Data:
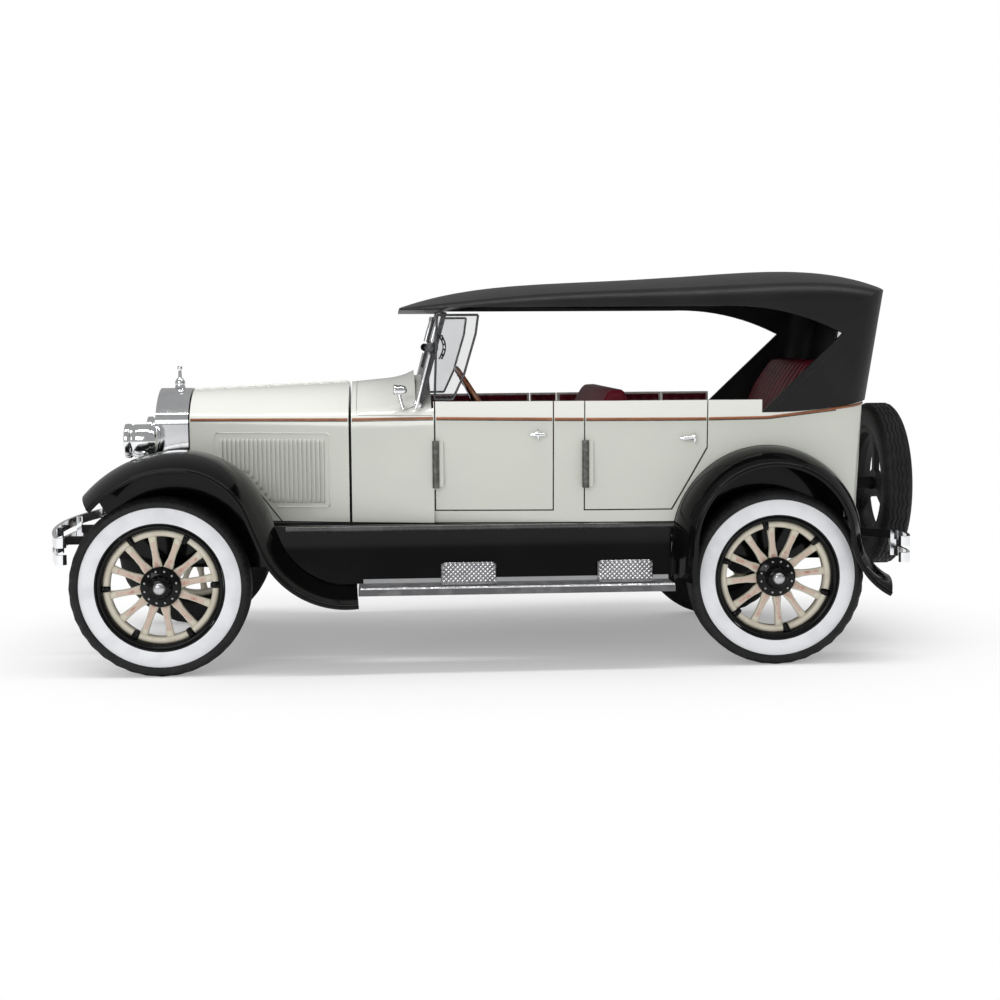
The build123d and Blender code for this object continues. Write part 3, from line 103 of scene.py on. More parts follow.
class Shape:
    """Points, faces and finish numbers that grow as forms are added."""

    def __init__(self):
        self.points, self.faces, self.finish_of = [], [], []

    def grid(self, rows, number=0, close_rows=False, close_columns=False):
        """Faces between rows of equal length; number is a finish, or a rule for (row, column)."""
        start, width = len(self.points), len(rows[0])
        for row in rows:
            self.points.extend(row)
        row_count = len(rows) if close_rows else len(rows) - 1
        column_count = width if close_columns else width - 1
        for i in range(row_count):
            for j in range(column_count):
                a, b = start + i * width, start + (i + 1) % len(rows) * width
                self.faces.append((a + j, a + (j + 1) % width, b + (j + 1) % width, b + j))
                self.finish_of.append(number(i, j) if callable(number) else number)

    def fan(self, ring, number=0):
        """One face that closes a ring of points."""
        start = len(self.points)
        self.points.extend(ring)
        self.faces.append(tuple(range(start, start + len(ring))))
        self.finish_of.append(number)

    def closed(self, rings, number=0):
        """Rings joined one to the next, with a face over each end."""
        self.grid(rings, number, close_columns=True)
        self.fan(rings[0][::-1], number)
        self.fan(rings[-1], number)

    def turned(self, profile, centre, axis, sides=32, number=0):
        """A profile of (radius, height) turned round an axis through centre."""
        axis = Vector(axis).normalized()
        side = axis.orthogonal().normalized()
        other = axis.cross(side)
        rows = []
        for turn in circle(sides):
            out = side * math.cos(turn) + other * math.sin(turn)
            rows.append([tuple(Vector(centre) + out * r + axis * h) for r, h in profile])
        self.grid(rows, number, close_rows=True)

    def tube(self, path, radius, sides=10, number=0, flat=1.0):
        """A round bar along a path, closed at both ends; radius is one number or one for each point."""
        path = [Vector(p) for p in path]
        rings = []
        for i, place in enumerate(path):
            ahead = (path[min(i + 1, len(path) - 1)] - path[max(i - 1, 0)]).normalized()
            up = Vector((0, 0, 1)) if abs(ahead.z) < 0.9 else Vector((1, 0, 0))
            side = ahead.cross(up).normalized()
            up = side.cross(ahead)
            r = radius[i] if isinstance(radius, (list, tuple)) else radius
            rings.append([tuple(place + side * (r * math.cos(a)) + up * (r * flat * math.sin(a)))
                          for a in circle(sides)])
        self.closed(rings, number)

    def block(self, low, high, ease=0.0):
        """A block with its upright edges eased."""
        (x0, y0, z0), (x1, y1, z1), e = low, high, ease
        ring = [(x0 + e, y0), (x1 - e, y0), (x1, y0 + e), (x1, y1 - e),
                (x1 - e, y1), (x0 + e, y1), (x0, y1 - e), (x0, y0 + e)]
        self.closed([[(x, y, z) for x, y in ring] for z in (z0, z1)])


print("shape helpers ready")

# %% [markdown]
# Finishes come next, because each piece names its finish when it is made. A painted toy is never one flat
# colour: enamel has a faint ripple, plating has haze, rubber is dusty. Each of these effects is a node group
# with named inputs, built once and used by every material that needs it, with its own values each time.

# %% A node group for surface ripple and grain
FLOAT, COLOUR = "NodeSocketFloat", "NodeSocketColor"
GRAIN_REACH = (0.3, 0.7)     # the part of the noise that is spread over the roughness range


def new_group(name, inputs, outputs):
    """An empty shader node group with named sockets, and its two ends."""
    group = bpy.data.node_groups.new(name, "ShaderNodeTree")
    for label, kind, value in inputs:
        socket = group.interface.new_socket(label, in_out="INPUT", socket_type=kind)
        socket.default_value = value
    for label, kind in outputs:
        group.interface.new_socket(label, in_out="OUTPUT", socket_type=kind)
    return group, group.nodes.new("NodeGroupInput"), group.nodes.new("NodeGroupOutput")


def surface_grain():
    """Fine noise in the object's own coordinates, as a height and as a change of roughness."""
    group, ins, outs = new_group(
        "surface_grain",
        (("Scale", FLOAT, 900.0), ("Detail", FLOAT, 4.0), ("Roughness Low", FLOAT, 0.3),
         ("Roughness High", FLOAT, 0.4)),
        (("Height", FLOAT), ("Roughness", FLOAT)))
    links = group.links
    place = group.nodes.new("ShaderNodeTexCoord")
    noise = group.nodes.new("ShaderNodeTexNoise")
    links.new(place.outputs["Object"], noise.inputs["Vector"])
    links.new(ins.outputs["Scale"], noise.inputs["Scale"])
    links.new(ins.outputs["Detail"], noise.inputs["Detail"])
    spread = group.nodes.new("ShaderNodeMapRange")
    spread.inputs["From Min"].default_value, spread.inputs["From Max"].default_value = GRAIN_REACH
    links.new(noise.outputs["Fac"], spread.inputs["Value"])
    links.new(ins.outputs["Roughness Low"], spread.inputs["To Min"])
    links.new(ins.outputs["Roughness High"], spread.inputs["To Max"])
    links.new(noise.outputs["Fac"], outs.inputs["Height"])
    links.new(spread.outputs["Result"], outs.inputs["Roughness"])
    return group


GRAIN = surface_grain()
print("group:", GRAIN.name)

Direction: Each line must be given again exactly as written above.

Correct answer:
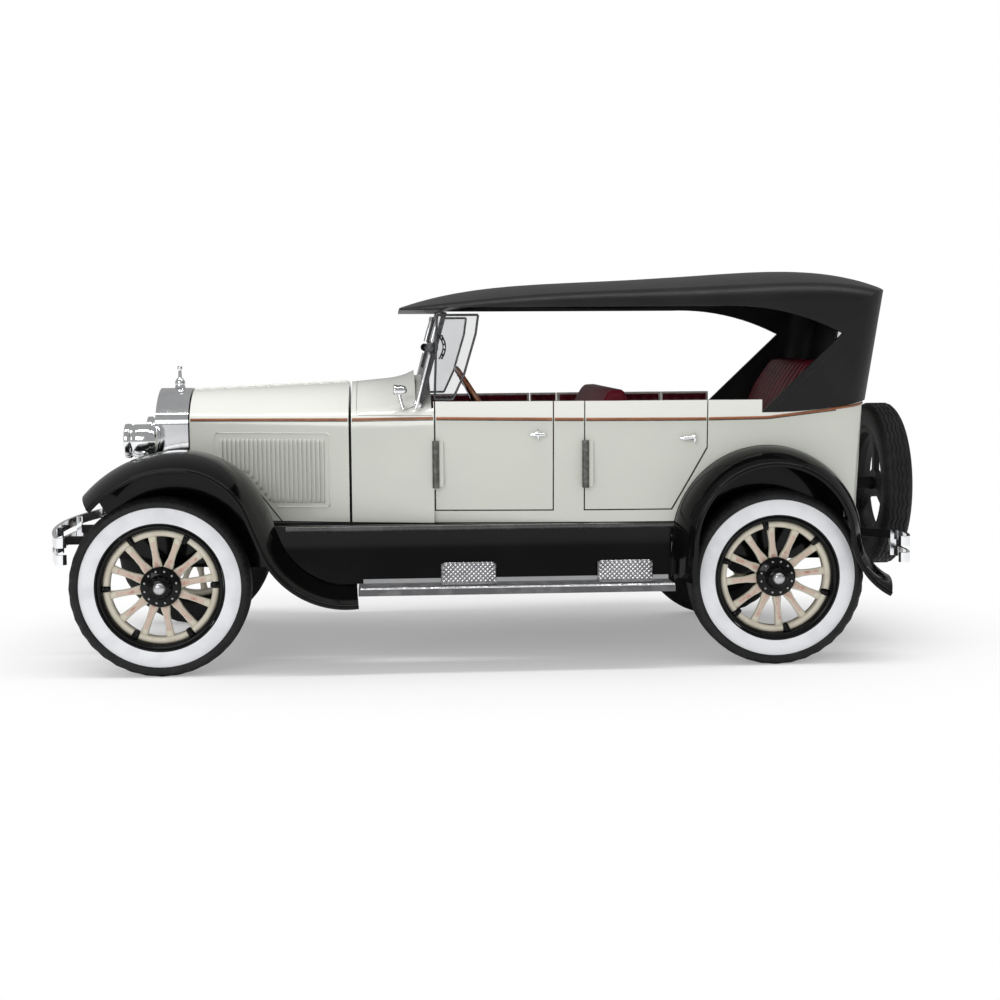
The build123d and Blender code for this object continues. Write part 3, from line 103 of scene.py on. More parts follow.
class Shape:
    """Points, faces and finish numbers that grow as forms are added."""

    def __init__(self):
        self.points, self.faces, self.finish_of = [], [], []

    def grid(self, rows, number=0, close_rows=False, close_columns=False):
        """Faces between rows of equal length; number is a finish, or a rule for (row, column)."""
        start, width = len(self.points), len(rows[0])
        for row in rows:
            self.points.extend(row)
        row_count = len(rows) if close_rows else len(rows) - 1
        column_count = width if close_columns else width - 1
        for i in range(row_count):
            for j in range(column_count):
                a, b = start + i * width, start + (i + 1) % len(rows) * width
                self.faces.append((a + j, a + (j + 1) % width, b + (j + 1) % width, b + j))
                self.finish_of.append(number(i, j) if callable(number) else number)

    def fan(self, ring, number=0):
        """One face that closes a ring of points."""
        start = len(self.points)
        self.points.extend(ring)
        self.faces.append(tuple(range(start, start + len(ring))))
        self.finish_of.append(number)

    def closed(self, rings, number=0):
        """Rings joined one to the next, with a face over each end."""
        self.grid(rings, number, close_columns=True)
        self.fan(rings[0][::-1], number)
        self.fan(rings[-1], number)

    def turned(self, profile, centre, axis, sides=32, number=0):
        """A profile of (radius, height) turned round an axis through centre."""
        axis = Vector(axis).normalized()
        side = axis.orthogonal().normalized()
        other = axis.cross(side)
        rows = []
        for turn in circle(sides):
            out = side * math.cos(turn) + other * math.sin(turn)
            rows.append([tuple(Vector(centre) + out * r + axis * h) for r, h in profile])
        self.grid(rows, number, close_rows=True)

    def tube(self, path, radius, sides=10, number=0, flat=1.0):
        """A round bar along a path, closed at both ends; radius is one number or one for each point."""
        path = [Vector(p) for p in path]
        rings = []
        for i, place in enumerate(path):
            ahead = (path[min(i + 1, len(path) - 1)] - path[max(i - 1, 0)]).normalized()
            up = Vector((0, 0, 1)) if abs(ahead.z) < 0.9 else Vector((1, 0, 0))
            side = ahead.cross(up).normalized()
            up = side.cross(ahead)
            r = radius[i] if isinstance(radius, (list, tuple)) else radius
            rings.append([tuple(place + side * (r * math.cos(a)) + up * (r * flat * math.sin(a)))
                          for a in circle(sides)])
        self.closed(rings, number)

    def block(self, low, high, ease=0.0):
        """A block with its upright edges eased."""
        (x0, y0, z0), (x1, y1, z1), e = low, high, ease
        ring = [(x0 + e, y0), (x1 - e, y0), (x1, y0 + e), (x1, y1 - e),
                (x1 - e, y1), (x0 + e, y1), (x0, y1 - e), (x0, y0 + e)]
        self.closed([[(x, y, z) for x, y in ring] for z in (z0, z1)])


print("shape helpers ready")

# %% [markdown]
# Finishes come next, because each piece names its finish when it is made. A painted toy is never one flat
# colour: enamel has a faint ripple, plating has haze, rubber is dusty. Each of these effects is a node group
# with named inputs, built once and used by every material that needs it, with its own values each time.

# %% A node group for surface ripple and grain
FLOAT, COLOUR = "NodeSocketFloat", "NodeSocketColor"
GRAIN_REACH = (0.3, 0.7)     # the part of the noise that is spread over the roughness range


def new_group(name, inputs, outputs):
    """An empty shader node group with named sockets, and its two ends."""
    group = bpy.data.node_groups.new(name, "ShaderNodeTree")
    for label, kind, value in inputs:
        socket = group.interface.new_socket(label, in_out="INPUT", socket_type=kind)
        socket.default_value = value
    for label, kind in outputs:
        group.interface.new_socket(label, in_out="OUTPUT", socket_type=kind)
    return group, group.nodes.new("NodeGroupInput"), group.nodes.new("NodeGroupOutput")


def surface_grain():
    """Fine noise in the object's own coordinates, as a height and as a change of roughness."""
    group, ins, outs = new_group(
        "surface_grain",
        (("Scale", FLOAT, 900.0), ("Detail", FLOAT, 4.0), ("Roughness Low", FLOAT, 0.3),
         ("Roughness High", FLOAT, 0.4)),
        (("Height", FLOAT), ("Roughness", FLOAT)))
    links = group.links
    place = group.nodes.new("ShaderNodeTexCoord")
    noise = group.nodes.new("ShaderNodeTexNoise")
    links.new(place.outputs["Object"], noise.inputs["Vector"])
    links.new(ins.outputs["Scale"], noise.inputs["Scale"])
    links.new(ins.outputs["Detail"], noise.inputs["Detail"])
    spread = group.nodes.new("ShaderNodeMapRange")
    spread.inputs["From Min"].default_value, spread.inputs["From Max"].default_value = GRAIN_REACH
    links.new(noise.outputs["Fac"], spread.inputs["Value"])
    links.new(ins.outputs["Roughness Low"], spread.inputs["To Min"])
    links.new(ins.outputs["Roughness High"], spread.inputs["To Max"])
    links.new(noise.outputs["Fac"], outs.inputs["Height"])
    links.new(spread.outputs["Result"], outs.inputs["Roughness"])
    return group


GRAIN = surface_grain()
print("group:", GRAIN.name)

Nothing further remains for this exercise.